Even now I have to ask: Where does he go in my life? Where can he fit? He must be allowed to stay in some form.

And so he does. A black and white photo of him feeding my infant daughter hangs on our upstairs wall; a flower he gave me and I pressed long ago is framed and holds a place on our living room altar; and he lives on in my journal, my dreams and my memories. And that is enough. It has to be.

So now that I’ve finished the book, I feel like an epic section of my life is over. I still have days where I miss Rob. In fact, I just went to the Azores on a recent vacation (a place he had visited as a teenager and where he still has family) and I got teary-eyed thinking how I wished we could’ve gone there together; or when I went in one of Lisbon’s huge cathedrals during that same vacation, I lit a candle for him and cried, knowing he would’ve loved seeing it.

My “Grief” days, or “I Miss Rob” days, aren’t overwhelming anymore -- or honestly very often anymore (a statement which at one time I would’ve been loath to say.) And despite those days, my life is rich and full.

I remember him with fondness and love.

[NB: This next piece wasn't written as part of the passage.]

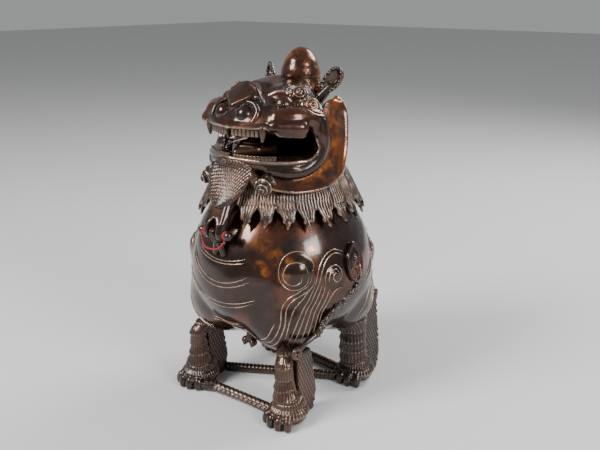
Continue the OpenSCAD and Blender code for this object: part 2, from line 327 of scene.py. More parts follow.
def seated(bm, voxel, smooth=4):
    """Casts masses and keeps them out of the bowl's hollow."""
    return reshaped(cast(bm, voxel, smooth), out_of_bowl)


def wires(lines, radius, taper=0.12):
    """Round wires along lines, thinner towards their ends, as one mesh."""
    curve = bpy.data.curves.new("wires", "CURVE")
    curve.dimensions = "3D"
    curve.bevel_depth = radius * MM
    curve.bevel_resolution = 1
    curve.use_fill_caps = True
    for line in lines:
        run = curve.splines.new("POLY")
        run.points.add(len(line) - 1)
        t = np.linspace(0, 1, len(line))
        thick = np.clip(np.minimum(t, 1 - t) / taper, 0.25, 1) if taper else np.ones(len(line))
        run.points.foreach_set("co", np.hstack([line[:, :3] * MM, np.ones((len(line), 1))]).ravel())
        run.points.foreach_set("radius", thick)
    obj = put_in_scene("wires", curve)
    mesh = bpy.data.meshes.new_from_object(obj)
    bpy.data.objects.remove(obj)
    bpy.data.curves.remove(curve)
    # Every wire counts as a full crest, so a bronze finish paints it pale brass all along its length: a
    # painted highlight on each line.
    keep(mesh, "relief", np.ones(len(mesh.vertices)))
    return mesh


def joined(*meshes):
    """Several meshes as one, with what was kept for their finish."""
    bm = bmesh.new()
    kept = {"relief": [], "amber": []}
    for mesh in meshes:
        for name, rows in kept.items():
            values = np.zeros(len(mesh.vertices), np.float32)
            layer = mesh.attributes.get(name)
            if layer is not None:
                layer.data.foreach_get("value", values)
            rows.append(values)
        bm.from_mesh(mesh)
        bpy.data.meshes.remove(mesh)
    whole = bpy.data.meshes.new("whole")
    bm.to_mesh(whole)
    bm.free()
    for name, rows in kept.items():
        keep(whole, name, np.concatenate(rows))
    return whole


def surface(rows, across, along):
    """A grid laid through rows of points, as one open sheet."""
    def sampled(line, count):
        return line[np.linspace(0, len(line) - 1, count).astype(int)]

    wide, tall, inside = 60, 40, 1.001
    samples = np.array([sampled(smooth_line(row, 0.01), wide) for row in rows])
    columns = np.array([sampled(smooth_line(samples[:, k], 0.05), tall) for k in range(wide)])
    bm = bmesh.new()
    bmesh.ops.create_grid(bm, x_segments=along, y_segments=across, size=0.5)
    for vert in bm.verts:
        u, v = (vert.co.x + 0.5) * (wide - inside), (vert.co.y + 0.5) * (tall - inside)
        i, j = int(u), int(v)
        fu, fv = u - i, v - j
        low = columns[i, j] * (1 - fu) + columns[i + 1, j] * fu
        high = columns[i, j + 1] * (1 - fu) + columns[i + 1, j + 1] * fu
        vert.co = Vector(low * (1 - fv) + high * fv) * MM
    return bm


def thick_sheet(rows, across, along, thickness):
    """A sheet laid through rows of points, with its thickness, as a mass to cast."""
    sheet = as_object("sheet", surface(rows, across, along))
    wall = sheet.modifiers.new("wall", "SOLIDIFY")
    wall.thickness = thickness * MM
    wall.offset = 0
    body = baked(sheet)
    bm = bmesh.new()
    bm.from_mesh(body)
    bpy.data.meshes.remove(body)
    return bm


def turned(profile, steps):
    """A closed solid of revolution about Z from a profile of (radius, height)."""
    bm = bmesh.new()
    verts = [bm.verts.new((r * MM, 0, z * MM)) for r, z in profile]
    edges = [bm.edges.new(pair) for pair in zip(verts, verts[1:])]
    bmesh.ops.spin(bm, geom=verts + edges, cent=(0, 0, 0), axis=(0, 0, 1), angle=TURN, steps=steps,
                   use_merge=True)
    bmesh.ops.remove_doubles(bm, verts=bm.verts, dist=1e-6)
    bmesh.ops.recalc_face_normals(bm, faces=bm.faces)
    mesh = bpy.data.meshes.new("turned")
    bm.to_mesh(mesh)
    bm.free()
    return mesh


# ------------------------------------------------------------------ finishes
class Nodes:
    """Short calls for building a node tree."""

    def __init__(self, material):
        material.use_nodes = True
        self.tree = material.node_tree
        self.tree.nodes.clear()

    def add(self, kind, **settings):
        node = self.tree.nodes.new(kind)
        for key, value in settings.items():
            if hasattr(node, key):
                setattr(node, key, value)
            else:
                node.inputs[key].default_value = value
        return node

    def link(self, out, into):
        self.tree.links.new(out, into)

    def noise(self, coords, scale, detail=4.0, rough=0.6, distortion=0.0):
        node = self.add("ShaderNodeTexNoise", Scale=scale, Detail=detail, Roughness=rough,
                        Distortion=distortion)
        self.link(coords, node.inputs["Vector"])
        return node.outputs["Fac"]

    def ramp(self, value, low, high, start=0.0, end=1.0):
        spans = {"From Min": low, "From Max": high, "To Min": start, "To Max": end}
        node = self.add("ShaderNodeMapRange", interpolation_type="SMOOTHSTEP", **spans)
        self.link(value, node.inputs["Value"])
        return node.outputs["Result"]

    def math(self, kind, a, b):
        node = self.add("ShaderNodeMath", operation=kind)
        for slot, value in enumerate((a, b)):
            if isinstance(value, (int, float)):
                node.inputs[slot].default_value = value
            else:
                self.link(value, node.inputs[slot])
        return node.outputs[0]

    def mix(self, factor, a, b):
        node = self.add("ShaderNodeMix", data_type="RGBA")
        self.link(factor, node.inputs["Factor"])
        for slot, value in (("A", a), ("B", b)):
            socket = [s for s in node.inputs if s.name == slot and s.type == "RGBA"][0]
            if isinstance(value, tuple):
                socket.default_value = (*value, 1)
            else:
                self.link(value, socket)
        return [s for s in node.outputs if s.type == "RGBA"][0]

    def bump(self, height, strength, distance, shader):
        node = self.add("ShaderNodeBump", Strength=strength, Distance=distance)
        self.link(height, node.inputs["Height"])
        self.link(node.outputs["Normal"], shader.inputs["Normal"])

    def show(self, colour, shader):
        self.link(colour, shader.inputs["Base Color"])
        self.link(shader.outputs["BSDF"], self.add("ShaderNodeOutputMaterial").inputs["Surface"])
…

I cry at movies when the husband dies. I write about him. I dream about him. I tell my kids stories about him. We talk to his mom every week by phone, and we fly to visit her every summer. He is still very much in our lives and sometimes we still cry about him, but those times are fewer and fewer between.

It didn’t hurt those around me to write this book. Turns out, it even brought us closer.

I hope you enjoy the book and that, somehow, it makes a difference in your life.